A favorable response . was based on a three (3) point improvement seen after 24 hours from the drug administration. Rating of the improvement was based on the degree of local signs and symptoms of pain, including local heat, swelling, tenderness and range of motion.
Twenty-eight (28) horses were judged to have had an excellent response from a single 1000 mg (10 ml) injection of a blend of about 70 wt % of sodium salt of chondroitin sulfate C derived from shark cartilage and about 30 wt % of sodium salt of chondroitin sulfates derived from bovine nasal septa/trachea. There was a marked reduction of symptoms so as to allow training or racing without soreness or lameness.
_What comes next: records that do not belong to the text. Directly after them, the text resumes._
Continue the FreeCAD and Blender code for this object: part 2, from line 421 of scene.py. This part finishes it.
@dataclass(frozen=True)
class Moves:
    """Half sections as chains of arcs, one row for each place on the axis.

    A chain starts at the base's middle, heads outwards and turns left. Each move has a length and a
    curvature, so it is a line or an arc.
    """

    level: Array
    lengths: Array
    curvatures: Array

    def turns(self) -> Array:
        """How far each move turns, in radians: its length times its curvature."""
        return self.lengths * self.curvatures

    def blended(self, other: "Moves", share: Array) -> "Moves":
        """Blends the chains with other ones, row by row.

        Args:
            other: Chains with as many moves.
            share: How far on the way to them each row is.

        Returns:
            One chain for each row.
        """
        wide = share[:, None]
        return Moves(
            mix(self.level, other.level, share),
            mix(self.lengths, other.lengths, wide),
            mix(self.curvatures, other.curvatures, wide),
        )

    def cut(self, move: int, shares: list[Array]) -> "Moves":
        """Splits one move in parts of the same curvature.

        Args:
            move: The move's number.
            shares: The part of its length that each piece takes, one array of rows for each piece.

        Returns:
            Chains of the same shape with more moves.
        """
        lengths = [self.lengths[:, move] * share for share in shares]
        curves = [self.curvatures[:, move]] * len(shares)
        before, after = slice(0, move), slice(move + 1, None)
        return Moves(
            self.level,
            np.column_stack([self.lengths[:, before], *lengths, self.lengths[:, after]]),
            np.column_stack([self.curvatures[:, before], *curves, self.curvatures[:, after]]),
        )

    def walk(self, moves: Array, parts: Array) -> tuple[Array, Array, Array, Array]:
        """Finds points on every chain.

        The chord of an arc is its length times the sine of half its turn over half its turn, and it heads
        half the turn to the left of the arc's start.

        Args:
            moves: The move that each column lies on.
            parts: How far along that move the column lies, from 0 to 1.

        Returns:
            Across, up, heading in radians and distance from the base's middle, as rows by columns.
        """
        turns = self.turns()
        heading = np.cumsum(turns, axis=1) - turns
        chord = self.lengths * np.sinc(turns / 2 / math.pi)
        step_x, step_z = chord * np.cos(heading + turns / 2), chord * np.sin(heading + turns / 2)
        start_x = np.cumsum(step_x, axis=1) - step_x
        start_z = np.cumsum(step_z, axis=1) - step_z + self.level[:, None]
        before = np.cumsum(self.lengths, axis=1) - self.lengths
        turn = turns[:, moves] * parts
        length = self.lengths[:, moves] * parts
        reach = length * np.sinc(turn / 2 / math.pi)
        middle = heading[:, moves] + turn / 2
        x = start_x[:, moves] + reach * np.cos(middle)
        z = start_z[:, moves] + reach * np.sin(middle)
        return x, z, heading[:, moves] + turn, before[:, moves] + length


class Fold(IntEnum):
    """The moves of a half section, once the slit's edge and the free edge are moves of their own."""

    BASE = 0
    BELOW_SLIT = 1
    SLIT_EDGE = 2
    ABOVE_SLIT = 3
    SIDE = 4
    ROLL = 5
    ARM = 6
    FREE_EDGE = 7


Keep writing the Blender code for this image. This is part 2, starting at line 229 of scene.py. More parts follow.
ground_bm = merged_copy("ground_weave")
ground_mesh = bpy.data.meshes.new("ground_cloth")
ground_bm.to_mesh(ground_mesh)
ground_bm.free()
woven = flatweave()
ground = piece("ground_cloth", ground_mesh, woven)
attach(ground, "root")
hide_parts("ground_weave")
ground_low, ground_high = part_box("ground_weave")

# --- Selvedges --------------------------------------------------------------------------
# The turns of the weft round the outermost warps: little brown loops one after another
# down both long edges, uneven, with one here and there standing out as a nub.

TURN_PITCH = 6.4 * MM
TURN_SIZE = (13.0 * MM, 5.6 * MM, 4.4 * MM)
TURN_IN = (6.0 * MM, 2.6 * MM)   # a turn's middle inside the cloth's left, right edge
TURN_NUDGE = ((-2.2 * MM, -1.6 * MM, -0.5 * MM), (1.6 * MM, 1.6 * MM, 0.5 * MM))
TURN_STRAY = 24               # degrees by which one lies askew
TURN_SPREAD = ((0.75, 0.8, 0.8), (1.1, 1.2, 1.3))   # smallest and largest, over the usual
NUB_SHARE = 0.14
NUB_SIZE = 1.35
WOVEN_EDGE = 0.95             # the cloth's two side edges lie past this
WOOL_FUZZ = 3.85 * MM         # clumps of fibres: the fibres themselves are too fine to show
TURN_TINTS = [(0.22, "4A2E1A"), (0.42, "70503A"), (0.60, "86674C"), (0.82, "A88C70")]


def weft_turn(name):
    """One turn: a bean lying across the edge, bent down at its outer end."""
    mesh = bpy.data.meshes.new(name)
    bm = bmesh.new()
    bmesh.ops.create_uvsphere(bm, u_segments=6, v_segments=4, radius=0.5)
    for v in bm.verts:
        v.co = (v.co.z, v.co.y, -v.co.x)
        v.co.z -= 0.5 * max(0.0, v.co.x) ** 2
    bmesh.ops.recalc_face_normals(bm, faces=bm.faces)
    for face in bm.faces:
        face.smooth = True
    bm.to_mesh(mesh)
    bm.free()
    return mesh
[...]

Ninety-six (96) hours following the initial dose all thirty- three (33) horses were again treated with a single 500 mg intramuscular injection of the same preparation. 24 hours later all 33 horses were judged to have had a beneficial response. The degree of lameness was rated 0 to 3 with 0 being least severe and 3 being the most severe by the same objective criteria. Table 1 records the results of this experiment. EXAMPLE 2
Forty lame race-horses were equally assigned to two treatment groups, i.e., Group I and Group II. These horses were subjectively evaluated for lameness, pain on palpation, pain with flexion, degree of flexion, swelling and heat before treatment.
In accordance with the invention, all horses of Group I were injected intramuscularly with a one time dose of 500 mg sodium chondroitin sulfate D from shark fin extracts purified according to the invention procedure. The initial injections were followed 96 hours later with a maintenance dosage of 500 mg (intramuscularly) . These animals were subjectively evaluated on days 1 and 4 for lameness, pain on palpation, pain with flexion, degree of flexion, swelling and heat after before treatment. The results of the treatment are shown in Table I. COMPARATIVE EXAMPLE 1
To compare the results of the experiment described above, twenty horses of Group II were injected intramuscularly on days 1 and 4 with 500 mg of Adequan, a product of Luitpold Pharmaceuticals. These animals were subjectively evaluated on days 1 and 4 for lameness, pain on palpation, pain with flexion, degree of flexion, swelling and heat after before treatment. The results of the treatment are shown in Table I. Table 1: Changes in clinical variables* following treatment with i.m. injections of SCPS** and PSGAG***
treatment number of horses total positive response negative response (improvement) (not improvement)
SCPS 20 18 2
PSGAG 20 3 17 * variables: lameness, pain on palpation, pain with flexion, degree of flexion, swelling and heat)
** SCPS: sodium chondroitin sulfate D = sodium chondroitin polysulfate from shark extract. SCPS has a molecular weight in the range of 18,000 to 104,000 Daltons and is essentially free of endotoxin.
*** PSGAG: Adequan i.m. ; a product of Luitpoid
Pharmaceuticals, Inc.; polysulfated glycosaminoglycan extracted from bovine tracheal tissue and having a molecular weight of 10,000 - 12,000 daltons (see attached literature) .
The results indicate that the composition given in a single injection produce consistent, significant analgesic activity as evidenced by favorable response rate of 82 % when given in the claimed doses.
This example is not intended to limit or restrict the scope of the invention in any way, and should not be construed as providing dosage forms, regimens and methods of administration which must be utilized exclusively to practice the invention.
It has thus been shown that there are provided compositions and methods which achieve the various objects of the invention and which are well adapted to meet the conditions of practical use. Various modifications and equivalents will be apparent to one skilled in the art and may be made in the fractions, methods, and pharmaceutical compositions of the present invention without departing from the spirit and scope thereof, and it is therefore to be understood that the invention is to be limited only by the scope of the appended claims.